# [Instruction]
Return the lines from the one that contains "mesh.materials.append(None)" through the one that contains "from mathutils.geometry import", both included, exactly as written and with nothing added.

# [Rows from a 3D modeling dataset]
>>>

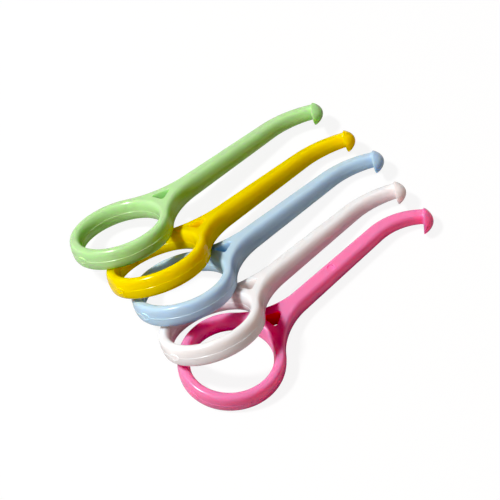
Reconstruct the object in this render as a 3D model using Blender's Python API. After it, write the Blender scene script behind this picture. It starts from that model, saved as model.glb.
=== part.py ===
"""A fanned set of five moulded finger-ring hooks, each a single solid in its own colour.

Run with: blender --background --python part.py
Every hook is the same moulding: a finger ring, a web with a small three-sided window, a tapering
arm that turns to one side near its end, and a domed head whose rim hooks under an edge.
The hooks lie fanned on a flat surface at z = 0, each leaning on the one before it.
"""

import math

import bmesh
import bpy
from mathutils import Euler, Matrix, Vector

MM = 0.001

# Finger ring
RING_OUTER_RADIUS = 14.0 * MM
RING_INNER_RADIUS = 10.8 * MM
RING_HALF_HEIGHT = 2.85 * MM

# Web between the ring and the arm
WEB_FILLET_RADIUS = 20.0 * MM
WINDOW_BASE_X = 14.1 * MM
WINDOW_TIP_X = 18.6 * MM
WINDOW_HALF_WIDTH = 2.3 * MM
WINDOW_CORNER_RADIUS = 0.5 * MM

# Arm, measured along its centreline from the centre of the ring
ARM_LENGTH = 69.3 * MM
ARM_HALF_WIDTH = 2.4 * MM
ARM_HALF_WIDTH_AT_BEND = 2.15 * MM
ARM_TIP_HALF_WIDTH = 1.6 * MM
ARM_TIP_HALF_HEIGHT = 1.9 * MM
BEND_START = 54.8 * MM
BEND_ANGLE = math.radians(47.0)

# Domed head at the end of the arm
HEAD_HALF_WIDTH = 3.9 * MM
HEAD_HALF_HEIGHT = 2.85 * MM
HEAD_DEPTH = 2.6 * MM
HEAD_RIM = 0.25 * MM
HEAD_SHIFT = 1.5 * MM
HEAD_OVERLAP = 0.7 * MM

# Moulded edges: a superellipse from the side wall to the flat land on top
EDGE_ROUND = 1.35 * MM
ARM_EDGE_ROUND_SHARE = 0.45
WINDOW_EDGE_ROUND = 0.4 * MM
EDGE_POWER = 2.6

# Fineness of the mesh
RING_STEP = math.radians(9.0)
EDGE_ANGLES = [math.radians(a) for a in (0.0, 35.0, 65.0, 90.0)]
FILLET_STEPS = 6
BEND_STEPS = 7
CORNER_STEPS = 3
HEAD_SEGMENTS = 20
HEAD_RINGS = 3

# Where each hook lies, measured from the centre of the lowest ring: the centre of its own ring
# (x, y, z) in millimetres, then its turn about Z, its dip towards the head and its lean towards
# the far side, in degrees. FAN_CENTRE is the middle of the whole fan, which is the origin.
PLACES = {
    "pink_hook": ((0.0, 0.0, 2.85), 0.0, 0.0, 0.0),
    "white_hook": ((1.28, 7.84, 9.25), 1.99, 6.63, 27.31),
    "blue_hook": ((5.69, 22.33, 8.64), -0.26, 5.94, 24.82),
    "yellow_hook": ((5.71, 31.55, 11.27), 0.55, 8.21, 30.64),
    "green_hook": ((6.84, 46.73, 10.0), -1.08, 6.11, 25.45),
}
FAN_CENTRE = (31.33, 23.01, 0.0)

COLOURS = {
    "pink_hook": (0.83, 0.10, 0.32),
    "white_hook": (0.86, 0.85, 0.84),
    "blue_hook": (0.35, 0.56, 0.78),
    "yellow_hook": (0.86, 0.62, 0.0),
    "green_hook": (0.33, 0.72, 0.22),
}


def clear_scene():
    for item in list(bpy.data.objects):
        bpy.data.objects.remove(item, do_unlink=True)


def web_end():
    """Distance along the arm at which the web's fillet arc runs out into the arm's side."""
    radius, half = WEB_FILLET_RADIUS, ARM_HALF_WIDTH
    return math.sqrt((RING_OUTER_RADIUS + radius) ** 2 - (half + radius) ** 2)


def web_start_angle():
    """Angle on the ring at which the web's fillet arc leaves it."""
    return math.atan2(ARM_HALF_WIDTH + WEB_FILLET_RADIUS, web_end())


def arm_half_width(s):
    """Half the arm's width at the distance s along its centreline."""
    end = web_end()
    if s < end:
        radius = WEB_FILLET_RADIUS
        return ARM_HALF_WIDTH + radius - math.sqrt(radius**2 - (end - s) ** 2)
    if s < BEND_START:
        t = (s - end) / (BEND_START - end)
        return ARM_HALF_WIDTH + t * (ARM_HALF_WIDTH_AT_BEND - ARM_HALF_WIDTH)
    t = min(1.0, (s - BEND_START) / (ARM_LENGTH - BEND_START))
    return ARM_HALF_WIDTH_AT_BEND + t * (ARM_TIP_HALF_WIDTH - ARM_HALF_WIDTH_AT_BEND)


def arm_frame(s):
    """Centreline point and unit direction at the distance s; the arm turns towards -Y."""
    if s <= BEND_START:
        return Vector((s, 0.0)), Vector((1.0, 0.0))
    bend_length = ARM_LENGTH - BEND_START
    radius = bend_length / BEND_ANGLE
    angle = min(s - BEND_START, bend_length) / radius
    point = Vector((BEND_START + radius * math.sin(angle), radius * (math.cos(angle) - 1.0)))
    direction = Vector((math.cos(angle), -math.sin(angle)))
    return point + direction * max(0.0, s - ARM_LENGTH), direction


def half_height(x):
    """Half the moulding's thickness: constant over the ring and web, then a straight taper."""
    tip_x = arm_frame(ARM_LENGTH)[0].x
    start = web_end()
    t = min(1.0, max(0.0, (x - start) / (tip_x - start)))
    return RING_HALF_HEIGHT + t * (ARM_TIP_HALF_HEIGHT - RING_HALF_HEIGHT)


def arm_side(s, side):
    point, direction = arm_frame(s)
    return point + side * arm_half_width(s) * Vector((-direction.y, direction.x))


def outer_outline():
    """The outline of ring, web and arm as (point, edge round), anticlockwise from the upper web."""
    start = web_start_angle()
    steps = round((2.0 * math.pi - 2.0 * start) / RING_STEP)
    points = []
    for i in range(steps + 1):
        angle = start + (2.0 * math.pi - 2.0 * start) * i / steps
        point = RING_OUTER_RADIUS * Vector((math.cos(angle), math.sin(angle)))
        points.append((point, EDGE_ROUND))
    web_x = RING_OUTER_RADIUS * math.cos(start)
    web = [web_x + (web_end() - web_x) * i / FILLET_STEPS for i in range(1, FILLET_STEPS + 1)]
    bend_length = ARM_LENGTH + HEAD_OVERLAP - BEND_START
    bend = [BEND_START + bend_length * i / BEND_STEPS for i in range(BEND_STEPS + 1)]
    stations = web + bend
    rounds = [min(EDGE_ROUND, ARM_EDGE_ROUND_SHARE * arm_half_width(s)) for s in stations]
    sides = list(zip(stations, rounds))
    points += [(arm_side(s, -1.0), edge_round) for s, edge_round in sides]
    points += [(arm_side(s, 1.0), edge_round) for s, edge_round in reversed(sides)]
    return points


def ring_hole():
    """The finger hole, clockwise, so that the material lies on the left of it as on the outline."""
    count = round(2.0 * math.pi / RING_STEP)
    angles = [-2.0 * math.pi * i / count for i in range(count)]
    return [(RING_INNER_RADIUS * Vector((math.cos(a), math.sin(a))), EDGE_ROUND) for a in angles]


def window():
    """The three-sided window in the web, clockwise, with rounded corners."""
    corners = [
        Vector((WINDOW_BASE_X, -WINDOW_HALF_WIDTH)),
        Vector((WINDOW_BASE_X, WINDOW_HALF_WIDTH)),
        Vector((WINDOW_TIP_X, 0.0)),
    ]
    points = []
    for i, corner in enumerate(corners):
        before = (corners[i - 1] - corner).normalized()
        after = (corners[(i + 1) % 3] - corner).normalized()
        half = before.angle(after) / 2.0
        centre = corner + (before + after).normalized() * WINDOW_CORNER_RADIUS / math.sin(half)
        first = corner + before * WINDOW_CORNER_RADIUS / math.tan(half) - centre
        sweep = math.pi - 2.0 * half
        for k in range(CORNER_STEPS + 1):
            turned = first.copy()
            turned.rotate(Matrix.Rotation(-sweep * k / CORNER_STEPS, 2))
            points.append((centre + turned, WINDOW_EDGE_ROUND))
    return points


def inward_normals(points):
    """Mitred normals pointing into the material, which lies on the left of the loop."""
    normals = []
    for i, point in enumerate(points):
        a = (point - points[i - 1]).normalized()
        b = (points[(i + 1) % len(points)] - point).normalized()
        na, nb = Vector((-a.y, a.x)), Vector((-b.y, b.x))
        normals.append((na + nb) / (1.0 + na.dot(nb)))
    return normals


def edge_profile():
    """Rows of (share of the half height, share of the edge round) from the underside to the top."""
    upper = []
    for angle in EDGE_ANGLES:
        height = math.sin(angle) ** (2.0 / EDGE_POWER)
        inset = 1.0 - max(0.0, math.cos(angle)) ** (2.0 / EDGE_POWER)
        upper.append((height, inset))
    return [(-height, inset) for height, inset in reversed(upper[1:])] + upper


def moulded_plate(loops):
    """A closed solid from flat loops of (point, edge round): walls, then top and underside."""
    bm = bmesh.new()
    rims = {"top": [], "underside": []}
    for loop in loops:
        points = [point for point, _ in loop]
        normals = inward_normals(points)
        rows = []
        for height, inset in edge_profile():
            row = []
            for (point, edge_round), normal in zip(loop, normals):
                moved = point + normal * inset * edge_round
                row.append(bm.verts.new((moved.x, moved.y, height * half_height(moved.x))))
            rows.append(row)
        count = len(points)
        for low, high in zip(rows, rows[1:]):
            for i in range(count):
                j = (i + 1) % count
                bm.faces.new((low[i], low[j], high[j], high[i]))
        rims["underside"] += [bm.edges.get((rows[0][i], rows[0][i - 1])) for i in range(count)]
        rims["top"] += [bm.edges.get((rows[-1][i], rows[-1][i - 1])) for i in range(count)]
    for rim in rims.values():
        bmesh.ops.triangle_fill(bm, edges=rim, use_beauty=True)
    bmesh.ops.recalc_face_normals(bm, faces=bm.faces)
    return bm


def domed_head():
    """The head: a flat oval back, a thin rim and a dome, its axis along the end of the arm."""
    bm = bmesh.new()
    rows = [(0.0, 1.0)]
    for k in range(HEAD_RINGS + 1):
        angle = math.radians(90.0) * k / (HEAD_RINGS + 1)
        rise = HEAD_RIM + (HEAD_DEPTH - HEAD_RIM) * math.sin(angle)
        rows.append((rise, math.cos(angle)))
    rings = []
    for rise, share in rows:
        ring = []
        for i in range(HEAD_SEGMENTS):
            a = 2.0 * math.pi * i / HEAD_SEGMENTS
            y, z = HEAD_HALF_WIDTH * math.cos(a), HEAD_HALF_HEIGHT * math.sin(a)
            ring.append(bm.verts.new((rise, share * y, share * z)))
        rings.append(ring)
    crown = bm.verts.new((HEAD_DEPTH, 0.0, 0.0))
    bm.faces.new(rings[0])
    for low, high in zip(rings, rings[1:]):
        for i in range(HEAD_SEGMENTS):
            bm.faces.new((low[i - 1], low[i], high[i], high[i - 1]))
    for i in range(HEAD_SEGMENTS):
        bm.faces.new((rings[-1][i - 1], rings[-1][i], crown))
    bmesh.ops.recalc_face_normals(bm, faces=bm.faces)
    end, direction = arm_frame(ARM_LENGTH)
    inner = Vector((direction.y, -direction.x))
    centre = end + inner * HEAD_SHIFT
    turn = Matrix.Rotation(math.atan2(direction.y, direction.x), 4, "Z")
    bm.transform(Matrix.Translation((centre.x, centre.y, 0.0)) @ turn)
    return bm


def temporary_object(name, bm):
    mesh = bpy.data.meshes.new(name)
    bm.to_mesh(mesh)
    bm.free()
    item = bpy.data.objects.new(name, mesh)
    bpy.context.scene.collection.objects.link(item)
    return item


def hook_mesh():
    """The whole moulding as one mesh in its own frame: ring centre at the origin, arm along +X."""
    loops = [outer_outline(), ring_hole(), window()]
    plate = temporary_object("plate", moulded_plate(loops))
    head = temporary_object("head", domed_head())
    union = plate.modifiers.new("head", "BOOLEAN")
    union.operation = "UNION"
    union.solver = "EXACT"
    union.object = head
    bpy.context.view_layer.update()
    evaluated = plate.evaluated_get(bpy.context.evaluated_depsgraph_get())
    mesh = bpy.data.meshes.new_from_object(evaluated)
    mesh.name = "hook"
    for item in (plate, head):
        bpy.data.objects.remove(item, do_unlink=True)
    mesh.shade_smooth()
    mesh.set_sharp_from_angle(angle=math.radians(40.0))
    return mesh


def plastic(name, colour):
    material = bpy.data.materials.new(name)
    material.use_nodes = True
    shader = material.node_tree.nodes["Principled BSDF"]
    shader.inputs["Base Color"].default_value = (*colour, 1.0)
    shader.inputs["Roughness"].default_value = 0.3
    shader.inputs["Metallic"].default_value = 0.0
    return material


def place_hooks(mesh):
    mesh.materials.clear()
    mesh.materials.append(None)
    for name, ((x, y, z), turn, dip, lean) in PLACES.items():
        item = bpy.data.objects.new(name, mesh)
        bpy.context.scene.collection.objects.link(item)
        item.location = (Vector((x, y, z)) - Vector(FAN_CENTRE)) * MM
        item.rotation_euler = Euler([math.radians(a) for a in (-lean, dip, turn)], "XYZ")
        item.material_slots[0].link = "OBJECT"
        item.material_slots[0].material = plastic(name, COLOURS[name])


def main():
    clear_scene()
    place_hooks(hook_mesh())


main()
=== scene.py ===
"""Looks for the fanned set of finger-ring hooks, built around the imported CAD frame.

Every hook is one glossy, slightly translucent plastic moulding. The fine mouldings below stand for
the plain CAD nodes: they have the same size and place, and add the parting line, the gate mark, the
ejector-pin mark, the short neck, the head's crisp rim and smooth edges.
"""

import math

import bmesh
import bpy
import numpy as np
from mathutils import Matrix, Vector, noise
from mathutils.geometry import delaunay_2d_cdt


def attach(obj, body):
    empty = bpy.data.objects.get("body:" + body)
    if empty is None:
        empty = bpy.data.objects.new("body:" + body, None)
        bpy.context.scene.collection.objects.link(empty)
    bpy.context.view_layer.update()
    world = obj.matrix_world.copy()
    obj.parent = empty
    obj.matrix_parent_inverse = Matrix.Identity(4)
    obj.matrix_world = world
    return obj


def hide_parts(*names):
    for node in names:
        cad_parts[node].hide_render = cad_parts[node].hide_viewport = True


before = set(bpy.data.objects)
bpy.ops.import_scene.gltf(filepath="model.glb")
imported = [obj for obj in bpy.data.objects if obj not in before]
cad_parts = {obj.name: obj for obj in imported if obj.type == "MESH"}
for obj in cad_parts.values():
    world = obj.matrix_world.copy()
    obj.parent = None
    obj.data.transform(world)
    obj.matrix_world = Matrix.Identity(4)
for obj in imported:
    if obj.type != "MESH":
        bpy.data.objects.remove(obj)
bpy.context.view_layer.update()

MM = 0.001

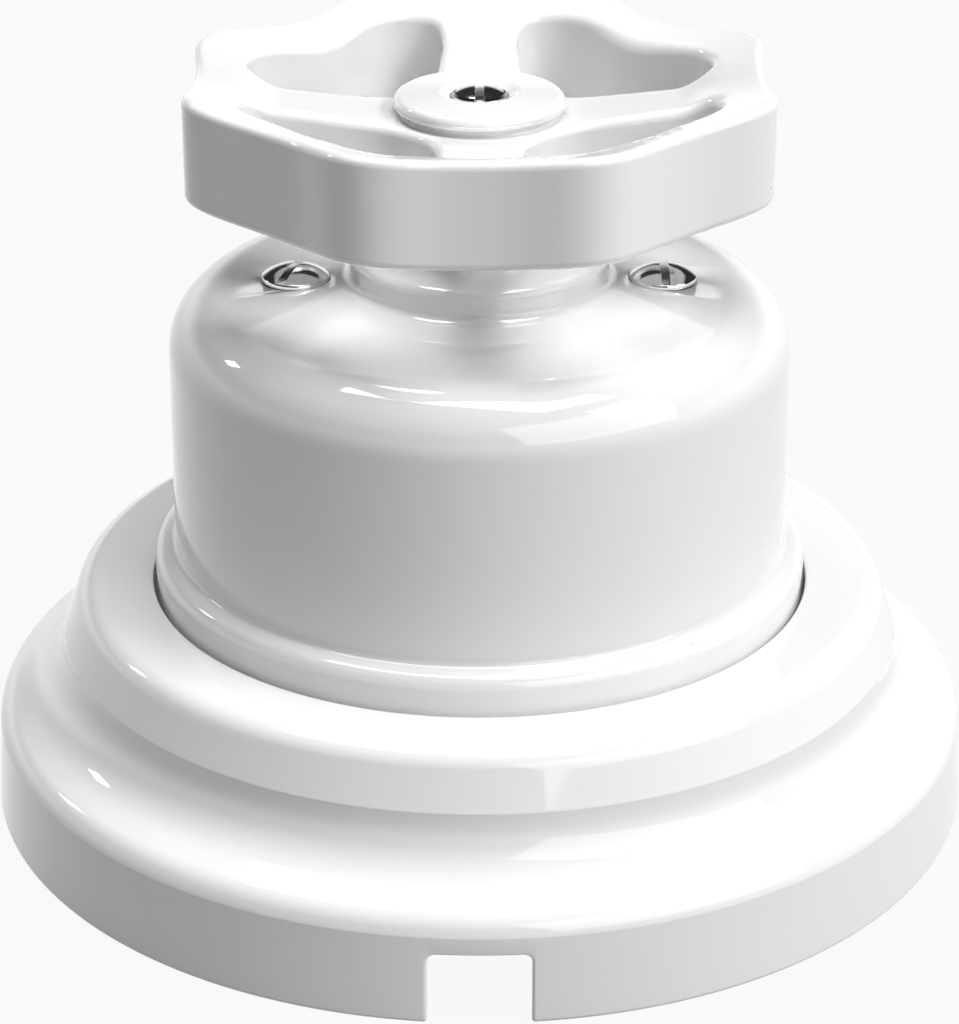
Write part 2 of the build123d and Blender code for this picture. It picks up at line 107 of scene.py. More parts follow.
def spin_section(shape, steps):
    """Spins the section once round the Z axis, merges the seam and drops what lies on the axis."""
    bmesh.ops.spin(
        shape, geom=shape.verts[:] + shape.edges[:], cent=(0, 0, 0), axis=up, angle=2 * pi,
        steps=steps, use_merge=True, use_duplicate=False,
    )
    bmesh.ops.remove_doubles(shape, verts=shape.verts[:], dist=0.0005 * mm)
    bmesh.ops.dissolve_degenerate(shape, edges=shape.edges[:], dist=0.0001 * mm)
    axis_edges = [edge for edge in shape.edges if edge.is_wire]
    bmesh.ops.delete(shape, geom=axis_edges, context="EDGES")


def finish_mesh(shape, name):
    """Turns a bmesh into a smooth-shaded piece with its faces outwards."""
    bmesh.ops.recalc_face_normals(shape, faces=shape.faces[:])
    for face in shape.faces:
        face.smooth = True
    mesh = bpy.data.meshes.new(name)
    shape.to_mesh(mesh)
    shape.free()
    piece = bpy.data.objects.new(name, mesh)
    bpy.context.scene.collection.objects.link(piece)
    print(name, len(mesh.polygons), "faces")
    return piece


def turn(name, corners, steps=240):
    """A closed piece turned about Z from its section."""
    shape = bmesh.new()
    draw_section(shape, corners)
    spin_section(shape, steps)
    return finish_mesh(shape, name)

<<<

# [Output of the exercise]
    mesh.materials.append(None)
    for name, ((x, y, z), turn, dip, lean) in PLACES.items():
        item = bpy.data.objects.new(name, mesh)
        bpy.context.scene.collection.objects.link(item)
        item.location = (Vector((x, y, z)) - Vector(FAN_CENTRE)) * MM
        item.rotation_euler = Euler([math.radians(a) for a in (-lean, dip, turn)], "XYZ")
        item.material_slots[0].link = "OBJECT"
        item.material_slots[0].material = plastic(name, COLOURS[name])


def main():
    clear_scene()
    place_hooks(hook_mesh())


main()
=== scene.py ===
"""Looks for the fanned set of finger-ring hooks, built around the imported CAD frame.

Every hook is one glossy, slightly translucent plastic moulding. The fine mouldings below stand for
the plain CAD nodes: they have the same size and place, and add the parting line, the gate mark, the
ejector-pin mark, the short neck, the head's crisp rim and smooth edges.
"""

import math

import bmesh
import bpy
import numpy as np
from mathutils import Matrix, Vector, noise
from mathutils.geometry import delaunay_2d_cdt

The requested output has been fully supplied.